If my interpretation is correct then one then has to ask have I got something special I should be doing still in my life? Now if my answer to this is yes, then I am left with a dilemma where my body wants life to end, but my mind and my spirit do not. Now that would be a true dilemma, a spellbinding problem that needs fixing.

Finally, notice before now it has been a case of the night, the wind, the trees and the boughs that have been over her? Now it is the “clouds beyond [and] clouds above [her]” that make for the final stanza of the poem. Clouds are generally wispy when there is wind. Clouds are ethereal and spooky so to feel that clouds are “wastes beyond [and] wastes below” does show us a person who sees the oncoming storm, the prospect of death as something that for most people would be all consuming, all engulfing, but that for this person, “nothing drear can move” her forward.

Let me ask one last question and your answer will dictate how you read the last line of the poem; do we have control over death?

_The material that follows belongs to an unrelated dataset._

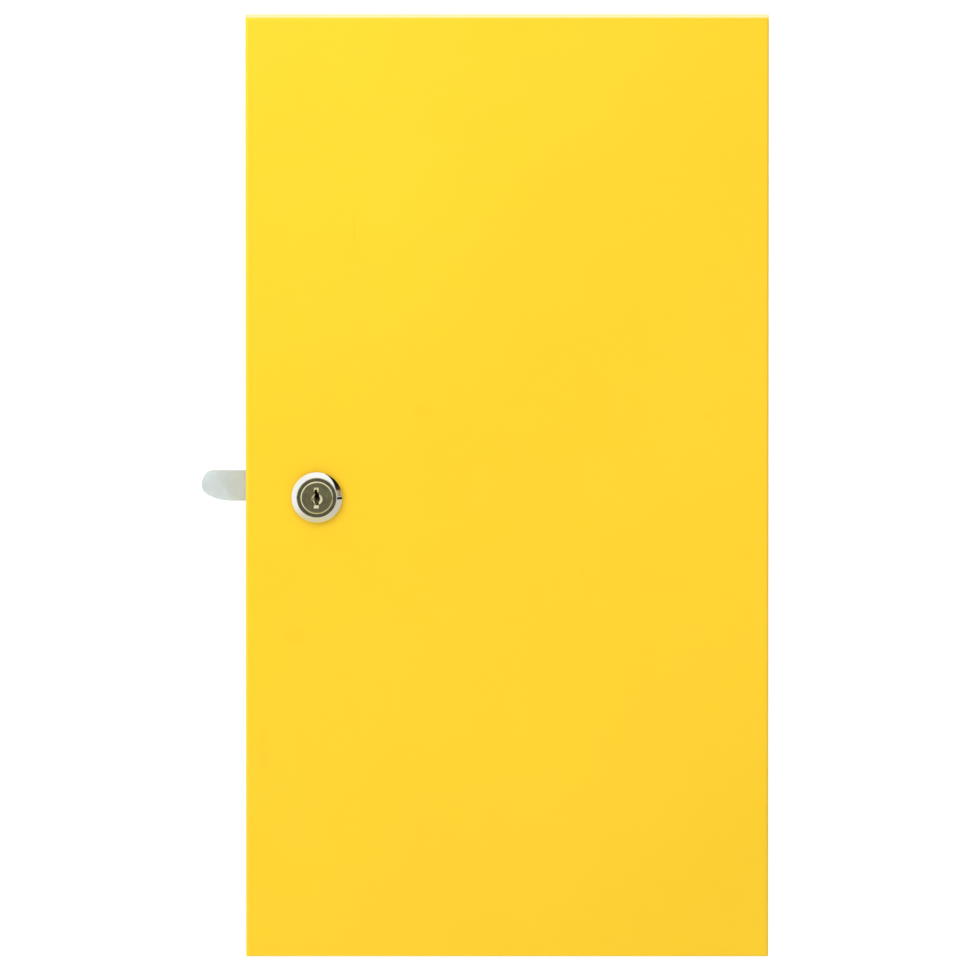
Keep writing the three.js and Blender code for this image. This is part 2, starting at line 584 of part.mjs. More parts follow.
/** Pan-head screw with a cross recess, entering the plug from behind. */
function camScrew() {
  const headSteps = 4;
  const shoulder = SCREW_HEAD_FRONT + SCREW_DOME;
  const dome = [];
  for (let i = 0; i <= headSteps; i += 1) {
    const angle = (i / headSteps) * (Math.PI / 2);
    const y = shoulder + (SCREW_HEAD_BACK - shoulder) * Math.sin(angle);
    dome.push([SCREW_HEAD_RADIUS * Math.cos(angle), y]);
  }
  dome[headSteps][0] = 0;
  const screw = turn([
    [0, SCREW_TIP],
    [SCREW_RADIUS - SCREW_TIP_CHAMFER, SCREW_TIP],
    [SCREW_RADIUS, SCREW_TIP + SCREW_TIP_CHAMFER],
    [SCREW_RADIUS, SCREW_HEAD_FRONT],
    [SCREW_HEAD_RADIUS, SCREW_HEAD_FRONT],
    ...dome,
  ], 24);
  const recess = [SCREW_HEAD_BACK - CROSS_RECESS.depth, SCREW_HEAD_BACK + PAST];
  const long = [-CROSS_RECESS.half, CROSS_RECESS.half];
  const narrow = [-CROSS_RECESS.halfWidth, CROSS_RECESS.halfWidth];
  return cut(screw, box(long, recess, narrow), box(narrow, recess, long));
}

/** Thin hexagon nut, chamfered at its corners. */
function lockNut() {
  const { front, back, inner, acrossFlats, chamfer, faceRadius } = LOCK_NUT;
  const cornerRadius = faceRadius + 2 * chamfer;
  const barrel = turn([
    [0, front],
    [faceRadius, front],
    [cornerRadius, front + chamfer],
    [cornerRadius, back - chamfer],
    [faceRadius, back],
    [0, back],
  ], 36);
  const hex = pushAlongY(hexagon(acrossFlats), front, back);
  return cut(hex.intersect(barrel), disc(inner, front - PAST, back + PAST));
}

function toothWasher() {
  const { front, back, inner, root, tip, teeth } = TOOTH_WASHER;
  const corners = [[0.05, root], [0.3, tip], [0.55, tip], [0.95, root]]; // share of one tooth's turn, radius
  const points = [];
  for (let i = 0; i < teeth; i += 1) {
    for (const [share, radius] of corners) {
      const angle = ((i + share) / teeth) * 2 * Math.PI;
      points.push([radius * Math.cos(angle), radius * Math.sin(angle)]);
    }
  }
  return cut(pushAlongY(polygon(points), front, back), disc(inner, front - PAST, back + PAST));
}

// ---- Assembly ----

function part(name, solid, finish, position = [0, 0, 0]) {
  const mesh = new THREE.Mesh(toGeometry(solid), finish);
  mesh.name = name;
  mesh.position.set(...position);
  return mesh;
}

function hinge(side, height) {
  const group = new THREE.Group();
  group.position.set(AXIS_X, AXIS_Y, height);
  group.add(part(`hinge_door_leaf_${side}`, doorLeaf(), ZINC_PLATE));
  group.add(part(`hinge_case_leaf_${side}`, caseLeaf(), ZINC_PLATE));
  group.add(part(`hinge_pin_${side}`, hingePin(), ZINC_PLATE));
  const ends = { bottom: -STUD_SPACING / 2, top: STUD_SPACING / 2 };
  const nutSeat = KNUCKLE_RADIUS - LEAF_SHEET - CLEARANCE;
  for (const [end, z] of Object.entries(ends)) {
    const y = STUD_Y - AXIS_Y;
    group.add(part(`hinge_stud_${side}_${end}`, hingeStud(), ZINC_PLATE, [KNUCKLE_RADIUS, y, z]));
    group.add(part(`hinge_nut_${side}_${end}`, hingeNut(), ZINC_PLATE, [nutSeat, y, z]));
  }
  return group;
}

function lock() {
  const group = new THREE.Group();
  group.position.set(LOCK_X, 0, LOCK_Z);
  group.add(part('lock_bezel', lockBezel(), CHROME));
  group.add(part('lock_housing', lockHousing(), NICKEL));
  group.add(part('lock_tooth_washer', toothWasher(), ZINC_PLATE));
  group.add(part('lock_nut', lockNut(), ZINC_PLATE));
  group.add(part('key_plug', keyPlug(), NICKEL));
  for (let i = 0; i < WAFER_COUNT; i += 1) {
    group.add(part(`wafer_${i + 1}`, wafer(i), BRASS));
    group.add(part(`wafer_spring_${i + 1}`, waferSpring(), SPRING_STEEL, [SPRING_X, waferY(i), 0]));
  }
  group.add(part('stop_washer', stopWasher(), ZINC_PLATE));
  group.add(part('lock_cam', lockCam(), ZINC_PLATE));
  group.add(part('cam_spring_washer', springWasher(), SPRING_STEEL));
  group.add(part('cam_screw', camScrew(), ZINC_PLATE));
  return group;
}

const door = new THREE.Group();
door.add(part('door_panel', doorPanel(), YELLOW_PAINT));
for (const [side, height] of Object.entries(HINGE_HEIGHTS)) door.add(hinge(side, height));
door.add(lock());

const assembly = new THREE.Group();
door.position.set(-SEAT_X, -CASE_HOLE_Y, -HINGE_HEIGHTS.lower);
assembly.add(door);

export default assembly;
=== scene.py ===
"""Looks of a letterbox door with a cam lock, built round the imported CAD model.

Row frame, metres: X to the right, Y back from the door's front, Z up. The lock's own pieces are drawn in
millimetres about the lock's axis, and the hinges' pieces about the hinge pin, with y always pointing back.
"""

import json
import math

import bmesh
import bpy
from mathutils import Matrix, Vector

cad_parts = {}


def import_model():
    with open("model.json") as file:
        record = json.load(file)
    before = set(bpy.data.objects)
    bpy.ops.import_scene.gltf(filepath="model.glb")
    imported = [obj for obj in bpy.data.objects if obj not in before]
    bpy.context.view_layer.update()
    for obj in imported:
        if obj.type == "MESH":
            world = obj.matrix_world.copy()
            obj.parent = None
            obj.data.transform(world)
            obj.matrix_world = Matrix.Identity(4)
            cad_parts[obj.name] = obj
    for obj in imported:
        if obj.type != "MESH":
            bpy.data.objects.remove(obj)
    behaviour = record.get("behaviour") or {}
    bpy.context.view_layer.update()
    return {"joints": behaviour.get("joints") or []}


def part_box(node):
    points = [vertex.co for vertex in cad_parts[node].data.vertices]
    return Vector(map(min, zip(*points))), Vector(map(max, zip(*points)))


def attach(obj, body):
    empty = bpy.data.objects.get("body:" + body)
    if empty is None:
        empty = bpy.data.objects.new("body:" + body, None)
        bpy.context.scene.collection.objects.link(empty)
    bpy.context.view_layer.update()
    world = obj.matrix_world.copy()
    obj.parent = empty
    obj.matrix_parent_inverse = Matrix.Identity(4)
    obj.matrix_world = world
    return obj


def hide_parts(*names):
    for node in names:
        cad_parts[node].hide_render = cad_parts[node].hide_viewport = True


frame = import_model()

MM = 0.001
GAP = 0.3  # running gap between the pieces of the lock and the hinges, mm

# Places, all from the frame
PANEL_LOW, PANEL_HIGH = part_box("door_panel")
BEZEL_LOW, BEZEL_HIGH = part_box("lock_bezel")
CAM_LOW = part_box("lock_cam")[0]
LOCK = Vector(((BEZEL_LOW.x + BEZEL_HIGH.x) / 2, PANEL_LOW.y, (BEZEL_LOW.z + BEZEL_HIGH.z) / 2))
JOINT_AT = {joint["name"]: Vector(joint["pos_m"]) for joint in frame["joints"]}
HINGE_AXIS = JOINT_AT["door_swing"]
HINGE_SIDES = ("lower", "upper")
PLUG_TURN = "lock_cylinder"

# Door pan, mm
PANEL_WIDTH = (PANEL_HIGH.x - PANEL_LOW.x) / MM
PANEL_DEPTH = (PANEL_HIGH.y - PANEL_LOW.y) / MM
PANEL_HEIGHT = (PANEL_HIGH.z - PANEL_LOW.z) / MM
SHEET = 1.2
FOLD = 1.6  # outside radius of each fold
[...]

In the poem, Bronte says she “will not, cannot go.” This suggests that we have a control over death but when our time comes, we do not. Yes we can fight it. And yes, we can breathe in our last breath and accept what is coming. But total control? No, we do not go in for that do we any more?

So, what is your take on this one? Do you agree with the 1848 rendition of this and other poems of the same ilk or does your modern mind say no to some of these thoughts? As there is no real wrong answer when it comes to literature, especially with poetry, your answer can be a good one.